In “Urinetown,” a student stage manager is the one to press play |

In “Urinetown,” a student stage manager is the one to press play

Students learn the craft on campus at the Aspen District Theatre

Aspen High School senior Linnea Earl, center, helps the actors performing in Theatre Aspen Education’s “Urinetown” tape their mics for the show’s dress rehearsal backstage at the Aspen District Theater on Wednesday, Nov. 17, 2021. Earl has performed in and crewed shows for years but this is her first time as the stage manager of a company show. (Kelsey Brunner/The Aspen Times)

What: Theatre Aspen Education presents “Urinetown”

When: 7 p.m. on Thursday and Friday; 2 p.m. on Saturday

Where: Aspen District Theater (Located inside Aspen Elementary School at 199 High School Rd., Aspen)

Tickets: $20 for adults, $15 for students at

COVID-19 policies: Masks required for all attendees; proof of vaccination or a negative COVID test administered within 48 hours of the performance also required for audience members age 12 and older.

Aspen High School senior Linnea Earl has been a performer and a crew member in Theatre Aspen Education shows and school productions for years.

In her newest role as the stage manager in Theatre Aspen Education’s production of “Urinetown” this weekend, she’ll be the one that gets to press “play” — something she’s never done before.

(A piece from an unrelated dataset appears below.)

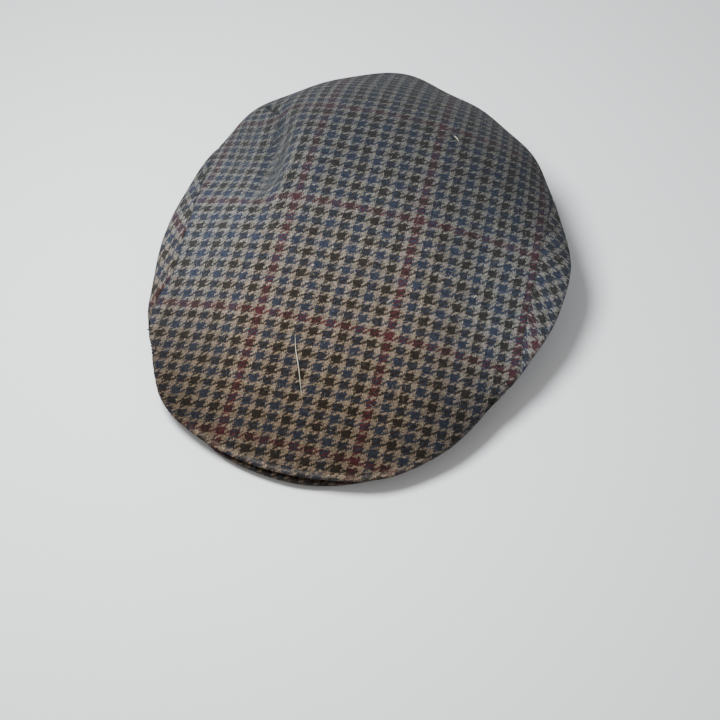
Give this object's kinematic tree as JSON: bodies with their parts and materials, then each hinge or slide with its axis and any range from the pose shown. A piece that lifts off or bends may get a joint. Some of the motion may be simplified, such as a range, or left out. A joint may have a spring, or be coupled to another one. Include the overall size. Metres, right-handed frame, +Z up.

The onus of the show’s sound is on her shoulders (or under her fingers, rather); as other students perform a musical satire of capitalism, the legal system and social irresponsibility onstage, Earl will be overseeing just about everything else beyond it.

“I’m in a place where I control everything, and it’s nice to have so much control over something that’s so beautiful,” Earl said. “What they create and what we all create is so magical, and the fact that I’m sort of, a little bit of like the glue that (binds) things is so interesting.”

The experience marks Earl’s first time as the stage manager for a company production. She has held other tech and performance roles with other company shows and has stage managed school shows in the past, but “this is different,” she said; it feels, in a way, “more real,” she said. She’s now considering pursuing the field as a possible career path down the road.

“I get to see the actual process a little bit more deeply with actual professionals, and … I get to work with people who have been doing this for forever as a job,” Earl said. “And it’s just, it’s so cool — I keep saying that, but I’ve learned so much being part of the show just this one year, and it’s so much fun.”

The cast of “Urinetown” performs the opening act of the show during a dress rehearsal in the Aspen District Theater on Wednesday, Nov. 17, 2021. (Kelsey Brunner/The Aspen Times)

It’s a bit unusual for a student to hold that role in a Theatre Aspen Education production, according to show director Elissa Russell, who also serves as the director of education programming and administration at large for the company.

Russell said this is the first time in her three years at Theatre Aspen that she’s worked as a director alongside a student stage manager, though there are opportunities for students to join the backstage crew. She sees it as a sign of potential for future growth in the technical component of Theatre Aspen’s education department, which offers camps in the summer as well as programming during the school year.

“We’ve been wanting to build up the technical theater side of our programming and we believe that that is just as important as being onstage, is the people who are supportive backstage,” so you know, we’re really lucky to have Linnea and to be building this sort of face of students who are gaining an interest in technical theater, I think is really great, for them and for us.”

It’s a unique experience in part because the proximity and availability of the District Theatre allows student actors and crews to rehearse over an extended period of time in the same space the performance will take place, according to Earl and Russell. The space is equipped with professional-caliber equipment and managed by longtime performing arts production pro Nathan Cox; Theatre Aspen also brings in its own technical professionals.

“I think it’s a really valuable experience for these students to be able to see that there are more opportunities in the theater, even if you don’t become a Broadway actor one day, that you could have a career as a lighting designer, or an educator or something else,” Russell said. “And I think that’s really valuable, and I think that this space technically lends a lot. … We’re not just performing in, like, a cafeteria or something like that.”

The Wheeler Opera House, which has played host to some productions in the past, has its merits, too, according to Earl. That space “is definitely more historic and beautiful,” Earl said, but most of the action there takes place right before performances rather than throughout the rehearsal process.

“My heart leaps when I get to be (at the Wheeler), but this is so homey and comfortable being in the district,” Earl said. “It’s like, I know it — it’s where I learned everything.”